* PROVIDED DATA:
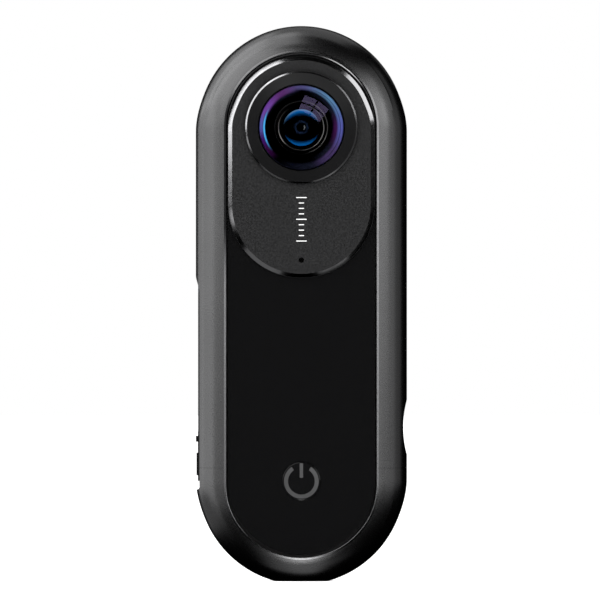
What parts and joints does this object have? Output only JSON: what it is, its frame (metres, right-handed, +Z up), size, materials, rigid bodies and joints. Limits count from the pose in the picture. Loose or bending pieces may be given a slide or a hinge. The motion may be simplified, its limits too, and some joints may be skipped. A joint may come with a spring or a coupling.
{
  "type": "action camera",
  "caption": "Slim upright pill-shaped action camera with a fisheye lens on each face, a round shutter button, a sliding phone plug and a tripod socket.",
  "frame": {"origin": "middle of the base, at the foot's flat", "axes": "+Z up along the body, -Y out of the front face (the one with the shutter button), +X to the right seen from the front"},
  "size_m": [0.0364, 0.025, 0.096],
  "materials": {
    "frame": "satin black anodised, fine bead-blasted grain",
    "lens_plate": "dark satin anodised with a polished edge",
    "gloss_panel": "gloss black",
    "button": "gloss black with a printed grey symbol",
    "bezel": "dark satin anodised with a polished edge",
    "dome_glass": "coated optical glass",
    "inner_glass": "coated optical glass",
    "black_plastic": "fine-grained black",
    "grey_plastic": "moulded grey",
    "board": "green circuit board",
    "chip": "black package",
    "steel": "bright",
    "brass": "turned",
    "cell": "foil pouch",
    "flex": "amber film",
    "card": "black",
    "light": "translucent white"
  },
  "bodies": {
    "camera_body": {"frame_shell": "frame", "base_cap": "frame", "front_lens_plate": "lens_plate", "rear_lens_plate": "lens_plate", "front_panel": "gloss_panel", "rear_panel": "gloss_panel", "front_lens_bezel": "bezel", "rear_lens_bezel": "bezel", "front_dome_lens": "dome_glass", "rear_dome_lens": "dome_glass", "front_inner_lens": "inner_glass", "front_fold_prism": "inner_glass", "front_relay_lens": "inner_glass", "rear_inner_lens": "inner_glass", "rear_fold_prism": "inner_glass", "rear_relay_lens": "inner_glass", "front_lens_barrel": "black_plastic", "rear_lens_barrel": "black_plastic", "front_carrier": "black_plastic", "rear_carrier": "black_plastic", "optics_housing": "black_plastic", "side_strip": "black_plastic", "plug_port_trim": "black_plastic", "mid_chassis": "grey_plastic", "mechanism_cover": "grey_plastic", "battery_plug": "grey_plastic", "front_sensor_board": "board", "rear_sensor_board": "board", "main_board": "board", "button_board": "board", "front_image_sensor": "chip", "rear_image_sensor": "chip", "processor": "chip", "motion_sensor": "chip", "carrier_screw_1": "steel", "carrier_screw_2": "steel", "carrier_screw_3": "steel", "carrier_screw_4": "steel", "carrier_screw_5": "steel", "carrier_screw_6": "steel", "shield_can": "steel", "microphone": "steel", "radio_module": "steel", "button_switch": "steel", "card_socket": "steel", "charging_socket": "steel", "pinion_axle": "steel", "tripod_nut": "brass", "antenna": "brass", "battery": "cell", "front_sensor_flex": "flex", "rear_sensor_flex": "flex", "status_light": "light"},
    "slider": {"slider_knob": "black_plastic", "slider_rack": "grey_plastic"},
    "pinion": {"pinion": "brass"},
    "plug": {"plug_carriage": "grey_plastic", "phone_plug": "steel"},
    "shutter_button": {"shutter_button": "button"},
    "memory_card": {"memory_card": "card"}
  },
  "joints": [
    {"name": "slider_slide", "type": "slide", "parent": "camera_body", "child": "slider", "axis": [0, 0, 1], "range_m": [0, 0.008]},
    {"name": "pinion_spin", "type": "hinge", "parent": "camera_body", "child": "pinion", "pos_m": [-0.002, 0, 0.019], "axis": [0, 1, 0], "range_deg": [0, 184]},
    {"name": "plug_slide", "type": "slide", "parent": "camera_body", "child": "plug", "axis": [1, 0, 0], "range_m": [0, 0.0081]},
    {"name": "shutter_press", "type": "slide", "parent": "camera_body", "child": "shutter_button", "axis": [0, 1, 0], "range_m": [0, 0.00035], "stiffness_N_per_m": 3000, "springref_m": -0.0001},
    {"name": "card_slide", "type": "slide", "parent": "camera_body", "child": "memory_card", "axis": [-1, 0, 0], "range_m": [0, 0.016]}
  ],
  "couplings": [
    {"joint": "pinion_spin", "follows": "slider_slide", "rad_per_m": 400},
    {"joint": "plug_slide", "follows": "slider_slide", "ratio": 1}
  ]
}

* DIRECTIONS: Output all of the material, please, exactly as it stands.

* OUTPUT BELOW:
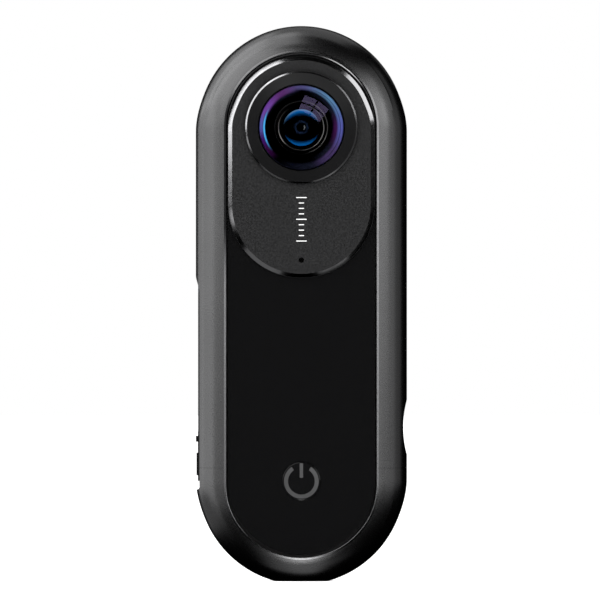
What parts and joints does this object have? Output only JSON: what it is, its frame (metres, right-handed, +Z up), size, materials, rigid bodies and joints. Limits count from the pose in the picture. Loose or bending pieces may be given a slide or a hinge. The motion may be simplified, its limits too, and some joints may be skipped. A joint may come with a spring or a coupling.
{
  "type": "action camera",
  "caption": "Slim upright pill-shaped action camera with a fisheye lens on each face, a round shutter button, a sliding phone plug and a tripod socket.",
  "frame": {"origin": "middle of the base, at the foot's flat", "axes": "+Z up along the body, -Y out of the front face (the one with the shutter button), +X to the right seen from the front"},
  "size_m": [0.0364, 0.025, 0.096],
  "materials": {
    "frame": "satin black anodised, fine bead-blasted grain",
    "lens_plate": "dark satin anodised with a polished edge",
    "gloss_panel": "gloss black",
    "button": "gloss black with a printed grey symbol",
    "bezel": "dark satin anodised with a polished edge",
    "dome_glass": "coated optical glass",
    "inner_glass": "coated optical glass",
    "black_plastic": "fine-grained black",
    "grey_plastic": "moulded grey",
    "board": "green circuit board",
    "chip": "black package",
    "steel": "bright",
    "brass": "turned",
    "cell": "foil pouch",
    "flex": "amber film",
    "card": "black",
    "light": "translucent white"
  },
  "bodies": {
    "camera_body": {"frame_shell": "frame", "base_cap": "frame", "front_lens_plate": "lens_plate", "rear_lens_plate": "lens_plate", "front_panel": "gloss_panel", "rear_panel": "gloss_panel", "front_lens_bezel": "bezel", "rear_lens_bezel": "bezel", "front_dome_lens": "dome_glass", "rear_dome_lens": "dome_glass", "front_inner_lens": "inner_glass", "front_fold_prism": "inner_glass", "front_relay_lens": "inner_glass", "rear_inner_lens": "inner_glass", "rear_fold_prism": "inner_glass", "rear_relay_lens": "inner_glass", "front_lens_barrel": "black_plastic", "rear_lens_barrel": "black_plastic", "front_carrier": "black_plastic", "rear_carrier": "black_plastic", "optics_housing": "black_plastic", "side_strip": "black_plastic", "plug_port_trim": "black_plastic", "mid_chassis": "grey_plastic", "mechanism_cover": "grey_plastic", "battery_plug": "grey_plastic", "front_sensor_board": "board", "rear_sensor_board": "board", "main_board": "board", "button_board": "board", "front_image_sensor": "chip", "rear_image_sensor": "chip", "processor": "chip", "motion_sensor": "chip", "carrier_screw_1": "steel", "carrier_screw_2": "steel", "carrier_screw_3": "steel", "carrier_screw_4": "steel", "carrier_screw_5": "steel", "carrier_screw_6": "steel", "shield_can": "steel", "microphone": "steel", "radio_module": "steel", "button_switch": "steel", "card_socket": "steel", "charging_socket": "steel", "pinion_axle": "steel", "tripod_nut": "brass", "antenna": "brass", "battery": "cell", "front_sensor_flex": "flex", "rear_sensor_flex": "flex", "status_light": "light"},
    "slider": {"slider_knob": "black_plastic", "slider_rack": "grey_plastic"},
    "pinion": {"pinion": "brass"},
    "plug": {"plug_carriage": "grey_plastic", "phone_plug": "steel"},
    "shutter_button": {"shutter_button": "button"},
    "memory_card": {"memory_card": "card"}
  },
  "joints": [
    {"name": "slider_slide", "type": "slide", "parent": "camera_body", "child": "slider", "axis": [0, 0, 1], "range_m": [0, 0.008]},
    {"name": "pinion_spin", "type": "hinge", "parent": "camera_body", "child": "pinion", "pos_m": [-0.002, 0, 0.019], "axis": [0, 1, 0], "range_deg": [0, 184]},
    {"name": "plug_slide", "type": "slide", "parent": "camera_body", "child": "plug", "axis": [1, 0, 0], "range_m": [0, 0.0081]},
    {"name": "shutter_press", "type": "slide", "parent": "camera_body", "child": "shutter_button", "axis": [0, 1, 0], "range_m": [0, 0.00035], "stiffness_N_per_m": 3000, "springref_m": -0.0001},
    {"name": "card_slide", "type": "slide", "parent": "camera_body", "child": "memory_card", "axis": [-1, 0, 0], "range_m": [0, 0.016]}
  ],
  "couplings": [
    {"joint": "pinion_spin", "follows": "slider_slide", "rad_per_m": 400},
    {"joint": "plug_slide", "follows": "slider_slide", "ratio": 1}
  ]
}